Beltoise races dad’s Matra
Sports car racer Anthony Beltoise honoured the memory of his father Jean-Pierre by racing a 1970 Matra MS120 at Monaco, the scene of Beltoise Sr’s only Grand Prix win (with BRM in 1972).
Anthony, a double French GT champion, contested the race for early 3-litre F1 cars in a chassis his father originally raced during the 1970 season.
“My father was an example to me,” said Anthony. “I wanted to follow in his footsteps and become a driver, which I have now been for 20 years.”
Making its European race debut in the Pre-66 race at Monaco was the South African Assegai F1 car designed and built by Tony Kotzé in 1962. Kotzé, who sadly died three weeks before the GP Historique de Monaco, built the 1.5-litre Alfa Romeo-engined car to contest the 1962 Rand Grand Prix in Kyalami, but failed to qualify.
New owner John Carpenter entrusted the project to Iain Rowley at Delta Racing for restoration and Rowley took the helm at Monaco.
New Goodwood GT event
A new Pre-63 GT race and a celebration of the life of Jack Brabham will be key features of the Goodwood Revival Meeting in September.
The Kinrara Trophy will be an hour-long, two-driver race into the dusk on Friday evening (September 9), for GT cars of a type built before 1963. The field will include Ferrari 250GT SWBs and GTOs, steel-bodied Jaguar E-types and Aston Martin DB4 GTs and Zagatos.
“It’s a new race at the Revival and should be a fabulous spectacle,” said event promoter Lord March. The race will complement the Royal Automobile Club TT Celebration, which is for slightly later GTs.
Demonstrations at the Revival will pay tribute to the life of Sir Jack Brabham, on the 50th anniversaries of his final world championship win and F1’s move to 3-litre engine regulations.
Pure gold at Silver Flag
The 21st Silver Flag hill climb in Vernasca, Italy (June 17-19) will celebrate Alfa Romeo’s racing heritage.
The demonstration event for race cars up to the early 1970s takes place on a five-mile section of closed roads and more than 300 applications were made for 200 places.
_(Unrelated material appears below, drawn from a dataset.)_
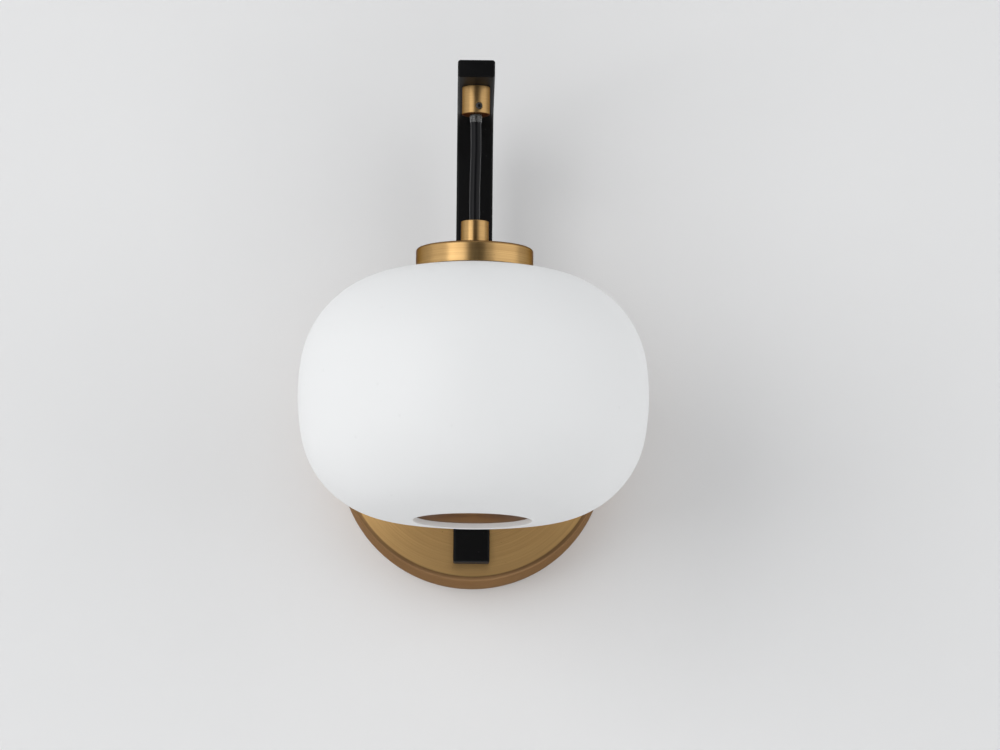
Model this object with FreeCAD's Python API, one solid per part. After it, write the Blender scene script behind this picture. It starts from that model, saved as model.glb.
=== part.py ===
import FreeCAD, Part
import math
import os

# A wall light: an opal glass globe hangs on a short cord from a black bar that hooks forward
# from a round brass canopy. All sizes are in millimetres. The origin is the centre of the
# canopy's back edge. The wall is the plane Y = 0, the room is towards -Y, and +Z is up.

# --- Clearances -------------------------------------------------------------------------------
thread_clearance = 0.05
slip_clearance = 0.3
hole_clearance = 0.25
cut_overrun = 1.0

# --- Canopy -----------------------------------------------------------------------------------
canopy_diameter = 158.5
canopy_depth = 39.5
canopy_wall = 1.2
canopy_edge_depth = 3.0

# --- Wall bracket -----------------------------------------------------------------------------
bracket_thickness = 2.0
bracket_width = 22.0
bracket_boss_diameter = 46.0
bracket_ear_depth = 19.0
box_slot_spacing = 79.5
box_slot_length = 24.0
box_slot_width = 4.8
centre_thread_diameter = 9.7
side_screw_diameter = 4.0
side_screw_setback = 12.0
side_screw_head_diameter = 8.5
side_screw_head_height = 4.0
side_screw_length = 7.0
ground_screw_diameter = 4.0
ground_screw_offset = 15.5

# --- Arm: a flat rectangular tube, closed at both ends ----------------------------------------
arm_width = 21.5
arm_thickness = 10.2
arm_wall = 1.5
arm_corner_bevel = 1.0
arm_end_bevel = 1.0
arm_bend_inside_radius = 28.0
arm_top_z = 205.6
arm_foot_drop = 69.1
arm_gap_to_glass = 7.5
arm_fixing_drop = 10.0
arm_screw_spacing = 80.0
arm_screw_diameter = 5.0
arm_screw_length = 11.0
weld_nut_side = 8.0
weld_nut_thickness = 4.0
weld_nut_corner = 0.6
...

Arturo Merzario, one of the best-known Alfa Romeo drivers, will drive the Giulietta Zagato in which he started his career, while rally great Sandro Munari will handle a Lancia Stratos, the car that took him to a hat-trick of Monte Carlo Rally wins.
Alan Mann Escort returns
One of Alan Mann Racing’s 1968 British Saloon Car Championship Ford Escorts has returned to the track after a 40-year gap.
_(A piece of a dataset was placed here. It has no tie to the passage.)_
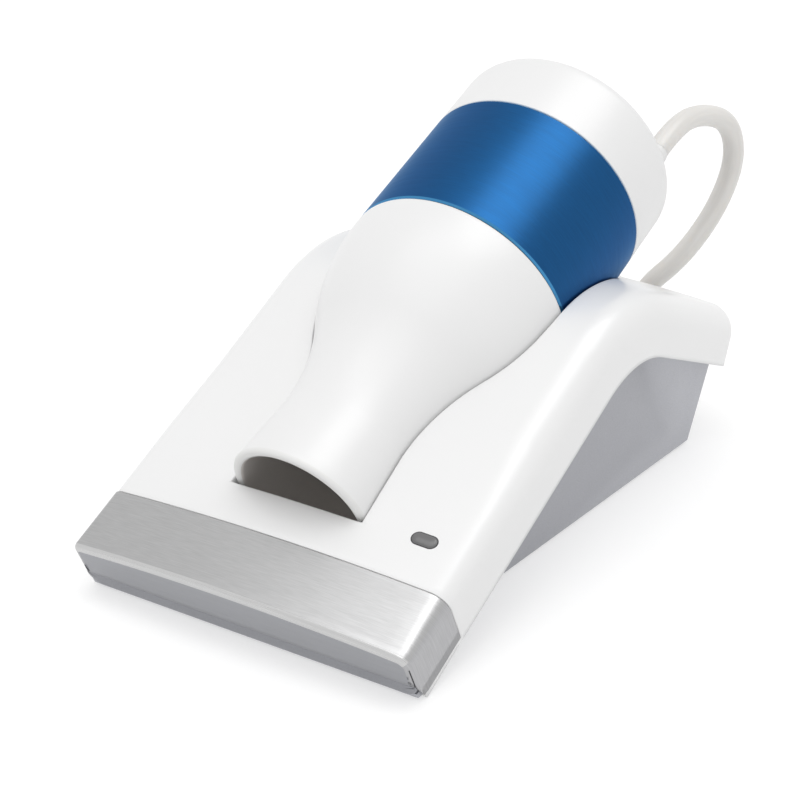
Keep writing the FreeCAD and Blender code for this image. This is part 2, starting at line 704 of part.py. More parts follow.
def make_tray():
    """Grey tray: flange that closes the band's underside, tub, front lip, connector recess."""
    slip = "(shell_wall + fit_gap)"
    flange = new_body("tray_flange")
    section = new_sketch(flange, "XY_Plane", "flange_section", "shell_wall")
    draw_box(section, "-(band_width / 2 - %s)" % slip, "-(flange_low + flange_wall)",
             "band_width / 2 - " + slip, "-flange_low")
    pipe(flange, section, band_path(flange, "flange_path", "shell_wall", "end_wall + fit_gap"))
    on_ramp(flange)
    tub = make_tub("tub", "under_gap", "tray_front", "tray_back", "0", "flange_low + flange_wall",
                   "end_wall + fit_gap")
    inside = make_tub("tub_inside", "under_gap + tray_floor", "tray_front + tray_wall",
                      "tray_back - tray_wall", "tray_wall", "flange_low + flange_wall + fit_gap",
                      "end_wall + fit_gap + tray_wall")
    half, face = "recess_width / 2", "recess_face - front_offset"
    housing = block("recess_housing",
                    ("recess_width + 2 * tray_wall", "band_width", "recess_high + tray_wall - under_gap"),
                    ("-(%s) - tray_wall" % half, face + " - tray_wall", "under_gap"))
    recess = block("recess", ("recess_width", "band_width", "recess_high - recess_low"),
                   ("-(%s)" % half, face, "recess_low"))
    port = rod("port_hole", "port_bore + fit_gap / 2", "3 * tray_wall",
               ("port_side", face + " - 2 * tray_wall", "port_height"), along="y")
    socket = block("socket_hole", ("usb_width + fit_gap", "3 * tray_wall", "usb_height + fit_gap"),
                   ("usb_side - usb_width / 2 - fit_gap / 2", face + " - 2 * tray_wall",
                    BOARD_TOP + " - fit_gap / 2"))
    pillars, holes = [], []
    for number_, (across, back) in enumerate(board_corners()):
        pillars.append(rod("board_pillar_%d" % number_, "boss_radius - screw_radius / 2", "board_lift",
                           (across, back, "under_gap + tray_floor")))
        holes.append(rod("board_hole_%d" % number_, "board_screw", "board_lift + tray_floor / 2",
                         (across, back, "under_gap + tray_floor / 2")))
    for number_, (across, back) in enumerate(boss_places()):
        holes.append(rod("shell_hole_%d" % number_, "screw_radius + fit_gap", "2 * tray_floor",
                         (across, back, "under_gap - tray_floor / 2")))
        holes.append(rod("head_hole_%d" % number_, "2 * screw_radius + fit_gap / 2", "tray_floor / 2",
                         (across, back, "under_gap")))
    for number_, (across, back) in enumerate(foot_places()):
        holes.append(rod("foot_seat_%d" % number_, "foot_radius + fit_gap / 2", "foot_sink",
                         (across, back, "under_gap")))
    below = block("below_tray", ("2 * band_width", "2 * ramp_run", "band_depth"),
                  ("-band_width", "-ramp_run", "under_gap - band_depth"))
    open_tub = without("open_tub", joined("tub_and_flange", flange, tub, make_lip("lip", "0")), inside)
    walls = joined("tray_whole", open_tub, shared("recess_walls", housing, tub), *pillars)
    keep("base_tray", without("tray", walls, recess, port, socket, below, *holes))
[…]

The red and gold MkI, registered XOO 347F, was raced in period by Jackie Oliver and later taken to Barbados by Alec Poole before being sold. It went through various stages of development with several owners and only returned to the UK in 2010.
Model enthusiast John Mitchell has had it restored to period specification, with the support of Alan Mann Racing. Mann’s son Henry took the wheel in the car’s comeback race, during the Donington Historic Festival.
Bond quits single-seaters
Stephen Bond, who was lucky to escape major injury in an accident at the Goodwood Members’ Meeting, will not race single-seaters again.
Bond’s Lotus 18 flipped after contact with another car and ended up dropping down into a spectator tunnel. He suffered injuries to his shoulder and right ankle and continues to make a good recovery. Bond confirmed that he has decided not to return to racing old Grand Prix machinery, though he does plan to contest some races in his 1955 Lister Bristol sports car.
He will enter his ex-Stirling Moss Lotus 18 for some events, and Andrew Hibberd drove it in Monaco recently.
– One of only two BRM P154 Can-Am cars is due to run at the Goodwood Festival of Speed after a total restoration. The late David Hepworth acquired the ex-Pedro Rodriguez chassis in 1972 and it has remained with his family since. “It has been in bits for more than 40 years,” said Andrew Hepworth.
– Robert Barrie and Andy Prill are taking a famous Porsche 911RS back to Le Mans in July, 40 years after it won its class in the 24 Hours. The 1974 car is owned by Chris Wilson and was prepared and raced by the Alméras brothers. It competed at Le Mans four times and in 1976 finished 12th overall and won the GT class.
– A new concours d’elegance is set to be staged in the UK this summer. Heveningham Hall, an 18th Century estate in Suffolk, will host 50 rare pre- and post-war cars at its annual country fair on July 2/3. Aerobatic displays and vintage aeroplanes will also feature at the event.